··· Records provided
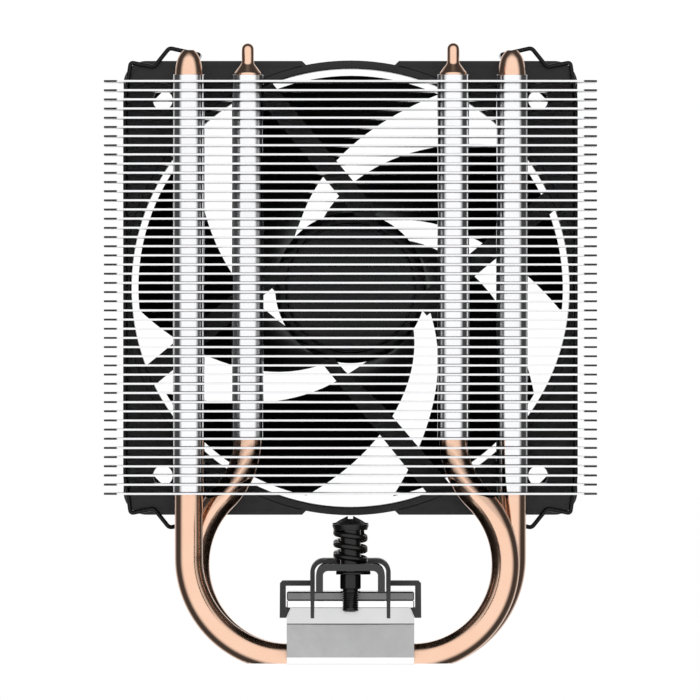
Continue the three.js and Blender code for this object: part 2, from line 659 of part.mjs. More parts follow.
place('base_block', baseBlock(), MILLED);
place('base_cap', baseCap(), MILLED);
place('seat_plate', seatPlate(), POLISHED);
place('foot_plate', footPlate(), DARK_METAL);
fourBaseScrews.forEach((spot, i) => place(`base_screw_${i + 1}`, baseScrew(spot), STEEL));
place('heat_pipe_front', heatPipe(-1, -PIPE_Y), COPPER);
place('heat_pipe_rear', heatPipe(1, PIPE_Y), COPPER);
place('fin_stack', finStack(), FIN_METAL);
place('slotted_fins', slottedFins(), FIN_METAL);
place('mounting_bar', mountingBar(), BLACK_STEEL);
place('bar_cover', barCover(), BLACK_PLASTIC);
for (const [end, y] of [['front', -SCREW_Y], ['rear', SCREW_Y]]) {
  place(`spring_screw_${end}`, springScrew(y), BLACK_STEEL);
  place(`screw_spring_${end}`, screwSpring(y), BLACK_STEEL);
  place(`retaining_ring_${end}`, retainingRing(y), BLACK_STEEL);
}
place('fan_frame', fanFrame(), BLACK_PLASTIC);
place('impeller', impeller(), BLACK_PLASTIC);
place('rotor_yoke', rotorYoke(), STEEL);
place('magnet_ring', magnetRing(), MAGNET);
place('fan_shaft', fanShaft(), STEEL);
place('bearing_sleeve', bearingSleeve(), BRASS);
place('shaft_retainer', shaftRetainer(), STEEL);
place('thrust_pad', thrustPad(), BLACK_PLASTIC);
place('circuit_board', circuitBoard(), BOARD);
place('hub_label', hubLabel(), LABEL);
place('stator_core', statorCore(), STEEL);
for (let i = 0; i < 4; i += 1) place(`winding_${i + 1}`, winding(i), WINDING);
place('fan_clip_left', fanClip(-1), BLACK_STEEL);
place('fan_clip_right', fanClip(1), BLACK_STEEL);

export default cooler;
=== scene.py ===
"""The looks of a compact CPU tower cooler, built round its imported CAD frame.

Shapes are worked out in millimetres and written in metres. X runs across the tower, Y from the open
face of the fins towards the fan, Z up from the contact face.
"""

import math

import bmesh
import bpy
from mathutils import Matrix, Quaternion, Vector
from mathutils.geometry import tessellate_polygon


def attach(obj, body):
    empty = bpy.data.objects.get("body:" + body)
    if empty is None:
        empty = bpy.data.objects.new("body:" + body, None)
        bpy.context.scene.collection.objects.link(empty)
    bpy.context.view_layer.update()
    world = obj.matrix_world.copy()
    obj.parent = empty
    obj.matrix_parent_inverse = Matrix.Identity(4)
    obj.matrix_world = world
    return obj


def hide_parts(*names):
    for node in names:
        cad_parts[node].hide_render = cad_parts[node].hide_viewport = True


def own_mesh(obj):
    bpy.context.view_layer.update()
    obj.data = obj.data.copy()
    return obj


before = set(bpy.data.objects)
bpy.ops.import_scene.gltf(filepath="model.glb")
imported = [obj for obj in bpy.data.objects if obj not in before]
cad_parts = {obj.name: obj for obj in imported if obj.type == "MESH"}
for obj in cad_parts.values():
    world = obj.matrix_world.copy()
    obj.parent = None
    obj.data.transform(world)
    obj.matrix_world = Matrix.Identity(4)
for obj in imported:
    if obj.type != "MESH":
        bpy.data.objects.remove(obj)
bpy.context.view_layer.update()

MM = 0.001

# ------------------------------------------------------------------ sizes, in millimetres

# heat pipes
PIPE_R = 3.0
PIPE_AXIS_Z = 1.24
PIPE_Y = 3.7
OUTER_LEG_X = 34.6
INNER_LEG_X = 22.0
PIPE_BEND_X = 13.2
OUTER_BEND_R = OUTER_LEG_X - PIPE_BEND_X
INNER_BEND_R = 20.0
RETURN_BEND_R = 18.2
RETURN_Z = 48.25
LEG_TOP = 126.3
DOME_TOP = 131.3
NIPPLE_TOP = 132.8
PIPE_SIDES = 40

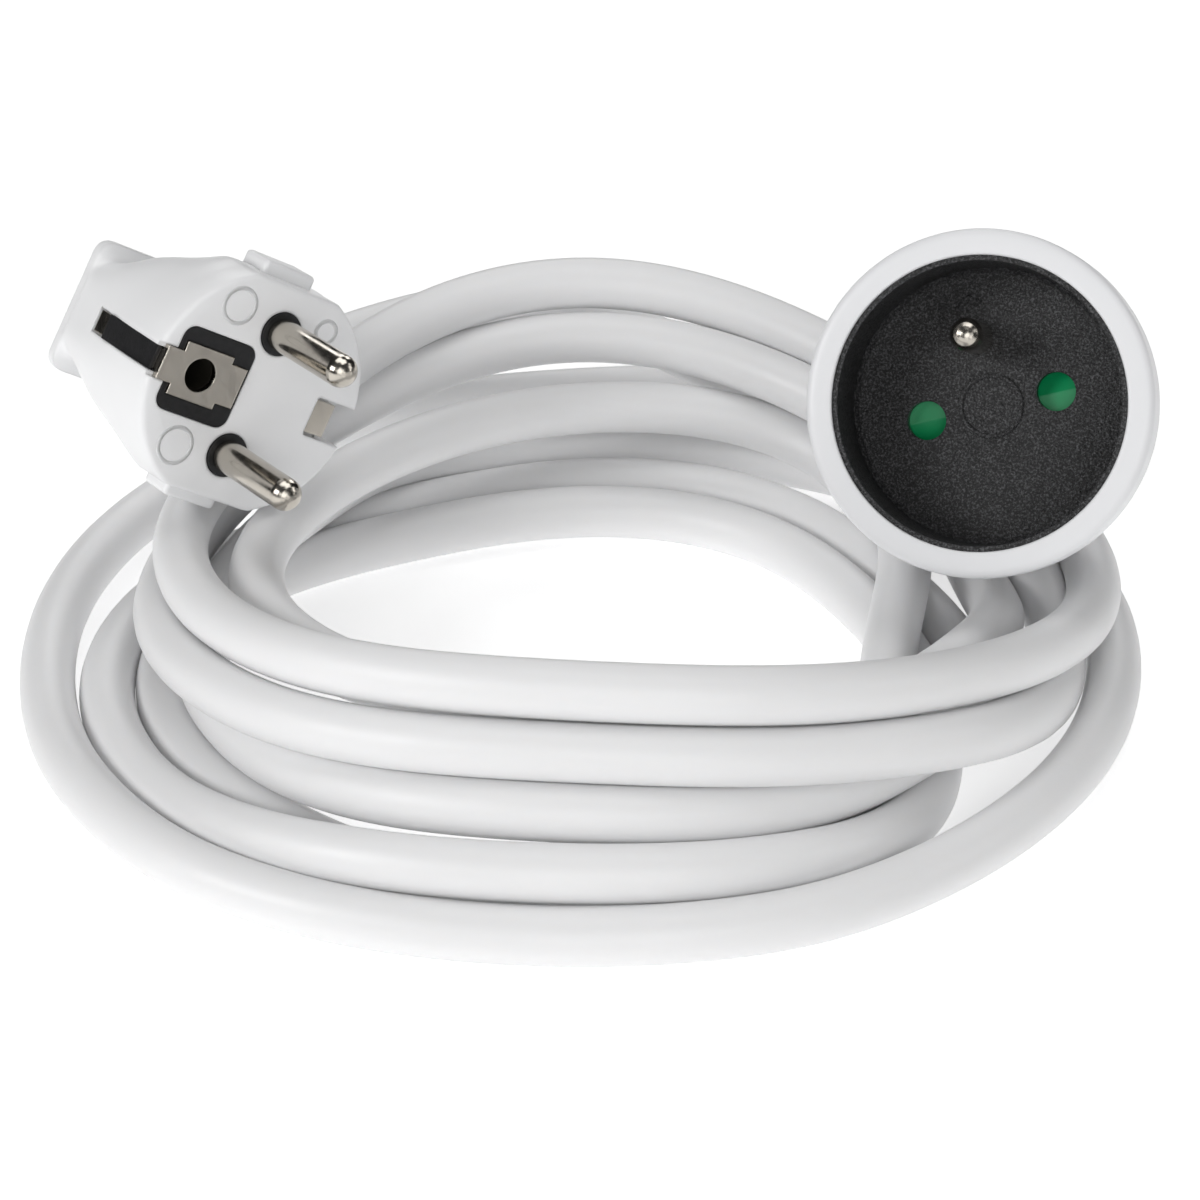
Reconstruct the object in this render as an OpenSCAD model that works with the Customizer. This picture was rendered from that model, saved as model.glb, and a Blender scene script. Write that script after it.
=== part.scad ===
······
Give back, word for word, only the lines above from the line holding "place('thrust_pad', thrustPad(), BLACK_PLASTIC);" to the line holding "cad_parts[node].hide_render = cad_parts[node].hide_viewport", both included.

place('thrust_pad', thrustPad(), BLACK_PLASTIC);
place('circuit_board', circuitBoard(), BOARD);
place('hub_label', hubLabel(), LABEL);
place('stator_core', statorCore(), STEEL);
for (let i = 0; i < 4; i += 1) place(`winding_${i + 1}`, winding(i), WINDING);
place('fan_clip_left', fanClip(-1), BLACK_STEEL);
place('fan_clip_right', fanClip(1), BLACK_STEEL);

export default cooler;
=== scene.py ===
"""The looks of a compact CPU tower cooler, built round its imported CAD frame.

Shapes are worked out in millimetres and written in metres. X runs across the tower, Y from the open
face of the fins towards the fan, Z up from the contact face.
"""

import math

import bmesh
import bpy
from mathutils import Matrix, Quaternion, Vector
from mathutils.geometry import tessellate_polygon


def attach(obj, body):
    empty = bpy.data.objects.get("body:" + body)
    if empty is None:
        empty = bpy.data.objects.new("body:" + body, None)
        bpy.context.scene.collection.objects.link(empty)
    bpy.context.view_layer.update()
    world = obj.matrix_world.copy()
    obj.parent = empty
    obj.matrix_parent_inverse = Matrix.Identity(4)
    obj.matrix_world = world
    return obj


def hide_parts(*names):
    for node in names:
        cad_parts[node].hide_render = cad_parts[node].hide_viewport = True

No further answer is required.